In the Wallace Collection there is a picture by N. Lancret (1690–1743) of a celebrated dancer, Mme. Camargo, who is accompanied by a small orchestra of two recorders, a bassoon and one or more viols; these are partly hidden at the back of the scene, while a boy with pipe and tabor [100b] stands close to the dancer, giving the impression that she depends on him rather than on the more formal musicians in the background. It may remind us of the Duke of Plaza Toro, who sings a song accompanied and supported by his own particular private drum as well as by the orchestra. The same quasi independence of the tabor and pipe is still to be found in the folk music of the Catalans, the inhabitants of the north-east of Spain. The dance

which Mr. Casals—himself a Catalan—described to me, is a round dance of some complexity. It is held in high esteem as a national affair, and is danced by gentle and simple together. The band consists of a tabor and pipe, four large rustic oboes, some cornets and a double-bass. The interesting point is that the taborer always leads off with a solo, a spirited flourish which Mr. Casals was so good as to play on the piano. It is curious that there is only one such traditional flourish, and this is used whatever the dance-music may be. Mr. Casals described the effect of the whole band as moving and exciting in a high degree.

I have an old newspaper cutting of the Queen Victoria and Prince Albert watching the British sailor dance a hornpipe on the deck of a man-of-war, accompanied by a couple of marines with a drum and fife. Shakespeare evidently considered these two instruments as the military equivalent of the tabor and pipe. He makes Benedick laugh at Claudio, in love, for throwing over the drum and fife for the taborer’s music.

In the middle ages the tabor and pipe were a good deal associated with the performances of strollers and mountebanks. On the other hand, they did not always take this role. There is a beautiful carved figure playing the pipe and tabor in the Angel Choir of Lincoln Cathedral, dating from 1270. In Strutt’s Sports and Pastimes (Ed. 2, Plate XXIV), a horse is shown, dancing to a tabor and pipe, from a MS. of about 1300; on Plate XXIII is a drawing of a taboring hare (without a pipe) of about the end of the 13th century. I am not

aware that these instruments are known to have existed in England earlier than the 13th century.

Fra Angelico puts these instruments into the hands of an angelic lady. Her tabor is beautifully given, the pipe is but slightly indicated. In Florence, among the singing boys of Luca della Robbia (reproduced in fig. 5), is to be found the best representation of a pipe player that I have seen. There is a comparatively modern picture of Will Kemp, [102a] the Shakespearian actor, performing his dance to Norwich. He started, apparently in 1599, on the “first Monday in cleane Lent,” and succeeded in his object, though not without difficulty. His attendants’ names are pleasant: Taborer, Tom Slye, Servant, Wm. Bee, Overseer, Geo. Sprat.

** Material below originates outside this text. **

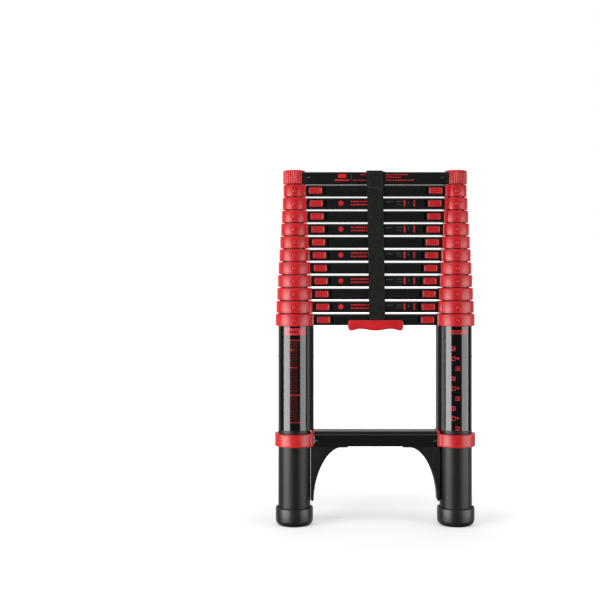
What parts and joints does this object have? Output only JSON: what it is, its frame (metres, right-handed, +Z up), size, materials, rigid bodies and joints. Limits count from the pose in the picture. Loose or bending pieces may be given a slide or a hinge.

I am glad to say that a tabor and pipe appear in one very honourable secular affair, [102b] namely, a tournament, more correctly a joust or single combat. One of the combatants is supported by a bagpipe, the other by a tabor and pipe. It must be confessed, however, that the taborer was not well treated in mediaeval times, badly paid, and not received with the honour given to minstrels.

I like the rustic character of the pipe, and its association with cheerful mediaeval vagabonds, and, still more, its memories of centuries of village dances. I wish it had found a place in that “dancing in the chequered shade,” in which Milton

has immortalised the jocund rebecks. But Milton was a player of the bass viol, and does not show any especial feeling for wind instruments, so at least I gather from Welch’s interesting book. [103a]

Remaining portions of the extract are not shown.